The only thing that reminds me of Toradora, from chara designer Tanaka and director Nagai’s Ano Natsu de Matteru, is the ever-present Remon Yamano. Or as I sometimes call her Lemon Ichigo–she is sweet-sour and ever-refreshing. She also looks like Taiga from Toradora, shedding just a little of her blonde-ish sheen from OneTi and OneTwi.
I think in a nutshell that is the problem I have with Ano Natsu–there’s just not enough of the pin-pointed hooks that distinguished Toradora from many other light novel romance drivel for boys. Let’s get it on the record that I definitely adore the show thus far, and find it entertaining enough to watch it twice a week, once fansubbed and a second time on CR (not to mention the exercise is a good way to hammer out the nuances in the translations; there’s a fair amount of word play in the script). In terms of my time commitment I’m spending 2x more time on this show than any other this season. Well, maybe except Mouretsu Pirates.
Oh, right, my problem: the show is lacking a lot of key things that catch people’s attention. Granted at episode 6 we’re still half way in the climatic vacation arc. If you think Taiga and Yuusaku Kitamura’s confession in episode 2 of Toradora was pretty neat, remember that a couple has already got together and done it by episode 7 of OneTi. That’s the kind of things I’m looking for. (No, not the “doing it” part although I’m all about Mio dialing up her game, coincidentally. Go for it!) Of course, none of this stuff happened yet. Yet. Is it yet too late?
In a nutshell, it’s fair to say that Kuroda’s writing has improved by this much since Onegai Teacher. One could say the handling of romantic frustration in AnoNatsu is pretty slick. I’m not here to disagree with any of that. I’m just waiting on the payoff. The Minori Kushieda moment. The Ami-awakening moment. The cut of Yamada sulking in the rain. None of that has much to do with Kuroda I think.
Oh right, Nagai also worked on Honey & Clover, in case you didn’t read about it in the links earlier. So then, when will it happen? It has to, right?

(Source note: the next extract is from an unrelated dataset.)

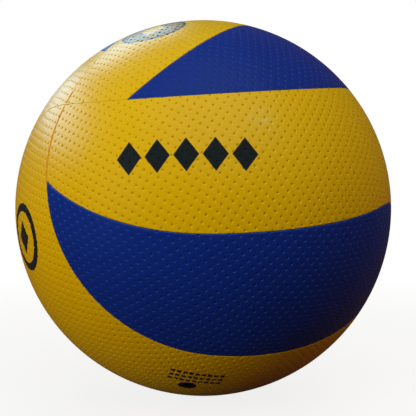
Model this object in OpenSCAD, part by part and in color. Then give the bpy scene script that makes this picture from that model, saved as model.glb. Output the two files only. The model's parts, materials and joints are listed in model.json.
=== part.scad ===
// Size 5 volleyball of glued construction.
// Eight cover panels, four yellow and four blue, swirl between two opposite poles.
// Each has its own foam backing, on a rubber carcass over a wound bladder.
// The ball's middle is the origin and +Z is up.
// The valve is low at the front, where -Y is the front.

/* [Ball] */
// Outside diameter over the cover
ball_d = 210; // [190:1:220]

/* [Layers] */
// Thickness of the cover sheet
cover_t = 1.2; // [0.8:0.1:2]
// Thickness of the foam under each cover panel
foam_t = 1.8; // [1:0.1:3]
// Thickness of the rubber carcass
carcass_t = 0.5; // [0.4:0.1:1.2]
// Thickness of the nylon winding
winding_t = 0.4; // [0.3:0.1:1]
// Wall of the bladder
bladder_t = 0.6; // [0.4:0.1:1.2]

/* [Seams] */
// Gap between neighbouring panels at the bottom of a seam
seam_gap = 0.2; // [0.1:0.05:0.4]
// Width and depth of the bevel along each cover panel's edge
edge_bevel = 0.5; // [0.3:0.1:0.7]
// How far the foam stays back from the edge of its cover panel
foam_setback = 0.3; // [0.1:0.1:1]

/* [Swirl] */
// Angle at the pole between a seam and the middle of its blue panel
pole_heading = 70; // [66:1:74]
// Angular radius of the seam's first arc, which starts at the pole
pole_bend = 53; // [50:1:56]
// Angle on the ball that the first arc covers
pole_reach = 87; // [84:1:90]
// Angular radius of the second arc, over the ball's waist
waist_bend = 98; // [94:1:102]
// Angle on the ball that the second arc covers
waist_reach = 53; // [50:1:56]
// Angular radius of the third arc, which ends at the blue panel's tip
tip_bend = 121; // [117:1:125]

/* [Stance] */
// Tilt of the panels' pole from upright
pole_tilt = 61.8; // [0:0.1:90]
// Direction in which the pole leans, from +X
pole_turn = 224.6; // [0:0.1:360]
// Turn of the panels about their pole
panel_spin = 65.1; // [0:0.1:90]

/* [Valve] */
// Diameter of the valve's neck, which shows in the cover
neck_d = 8.5; // [7:0.1:11]
// Gap around the neck in the layers that it passes through
neck_clearance = 0.15; // [0.05:0.05:0.4]
// How far the neck's end lies below the cover's surface
neck_recess = 0.3; // [0:0.1:0.8]
// Bevel around the neck's end
neck_bevel = 0.4; // [0.2:0.1:0.8]
// Diameter of the flange that is bonded inside the bladder
flange_d = 28; // [20:1:40]
// Thickness of the flange at its rim
flange_rim_t = 0.6; // [0.4:0.1:1.5]
// Thickness of the flange at the hub
flange_root_t = 2; // [1.6:0.1:4]
// Diameter of the hub just under the flange
hub_d = 11.5; // [10:0.5:16]
// Diameter of the hub at its inner end
hub_end_d = 9; // [8:0.5:10]
// Diameter of the needle's passage
needle_d = 2.2; // [2:0.1:2.6]
// Width and depth of the lead-in at the passage's mouth
lead_in = 0.5; // [0.3:0.1:1]
// Length of the passage from the neck's end to the plug's chamber
mouth_l = 5; // [3:0.5:8]
// Diameter of the self-sealing plug
plug_d = 5.6; // [5:0.1:6.4]
// Length of the self-sealing plug
plug_l = 12; // [8:0.5:16]
// Bevel at both ends of the plug
plug_bevel = 0.4; // [0.2:0.1:0.8]
// Gap around the plug and at its outer end
plug_clearance = 0.05; // [0.02:0.01:0.15]
// Thickness of the lip that keeps the plug in
lip_t = 2; // [1:0.5:4]
// Diameter of the opening in the lip
lip_d = 3.4; // [3:0.1:4.5]

/* [Hidden] */
panel_pairs = 4;
numbers = [for (i = [1:panel_pairs]) i];
$fn = 96;
// Facets of the sphere that the thin flange is cut with
fine_fn = 240;
// Spin, tilt and heading of the layers' spheres in the frame of a panel whose middle is
// on +X, so that the spheres' own poles and joining line lie off that panel
yellow_turn = [-114, 40, -60];
blue_turn = [180, 0, 0];

// Angle from one blue panel's middle to the next, around the pole
quarter = 360 / panel_pairs;
// One length by which cutting solids overrun what they cut
overrun = 1;

// Radii of the layers, from the outside in
ball_r = ball_d / 2;
foam_r = ball_r - cover_t;
carcass_r = foam_r - foam_t;
winding_r = carcass_r - carcass_t;
bladder_r = winding_r - winding_t;
air_r = bladder_r - bladder_t;
// Radius of the panel cutters' outer faces, whose flats then clear the ball
cutter_r_share = 1.35;

// Heights along the valve's axis, from the ball's middle
neck_end = ball_r - neck_recess;
chamber_top = neck_end - mouth_l;
chamber_bottom = chamber_top - plug_l - plug_clearance;
hub_end = chamber_bottom - lip_t;
// Number of the yellow panel that the valve goes through, and the hole around its neck
valve_panel = 1;
hole_d = neck_d + 2 * neck_clearance;

// Rows of points along a panel, between its tips and from tip to pole
long_rows = 32;
pole_rows = 5;
// Where a tip is looked for, as angles from the pole, and in how many halvings
tip_low = 6;
tip_high = 45;
halvings = 24;
// Half of the span over which a seam's slope is taken
slope_span = 0.2;
// Smallest angle from the pole at which an azimuth is worked out
least_polar = 0.01;

// The seam is a chain of three circular arcs on the unit sphere.
// A seam starts at the pole and bends to its left, whose circle's middle is there.
function turned(v, axis, angle) =
    v * cos(angle) + cross(axis, v) * sin(angle) + axis * (axis * v) * (1 - cos(angle));
function arc_middle(at, along, bend) = at * cos(bend) + cross(at, along) * sin(bend);

pole = [0, 0, 1];
heading = [cos(pole_heading), -sin(pole_heading), 0];
middle_1 = arc_middle(pole, heading, pole_bend);
sweep_1 = pole_reach / sin(pole_bend);
joint_1 = turned(pole, middle_1, sweep_1);
middle_2 = arc_middle(joint_1, turned(heading, middle_1, sweep_1), waist_bend);
sweep_2 = waist_reach / sin(waist_bend);
joint_2 = turned(joint_1, middle_2, sweep_2);
heading_2 = turned(turned(heading, middle_1, sweep_1), middle_2, sweep_2);
middle_3 = arc_middle(joint_2, heading_2, tip_bend);

function polar(v) = acos(v.z);
function azimuth(v) = atan2(v.y, v.x);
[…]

I’m patient, however. I think it would be ironic to say the least that I can handle 5 episodes of Marika getting to learn the ropes of being a pirate, versus six episodes of romantic frustration build up like a bottle rocket, waiting to shoot into the skies. But I think I can only take so much of this sophomoric teasing for so long. [Nagi’s vocals is excellent aural sex, by the way; fits a dirty label like I’ve Sounds to a tee.]
I remember Onegai Twins. There was something similar–more like a bottle rocket of awkwardness in which results in that cute, dark-hared girl with glasses taking the short end of the stick. She was a champ, I thought, but it brought only short-term relief and a messy out for that character. It’s just like Herikawa’s post-confession wet-rag status. Well, it’s more like she became a defined, determined being and I ended up cheering for them even more. Is this what pushes the buttons for me? Is this moe? At any rate, the confession was just the midway point. The problem maybe is just that.
This is the school of adolescence through hard break hearts, folks. There are already enough tigers (and cougars?) on earth that when you’re orbital bombarding bombshells, the good girls do not stand a chance.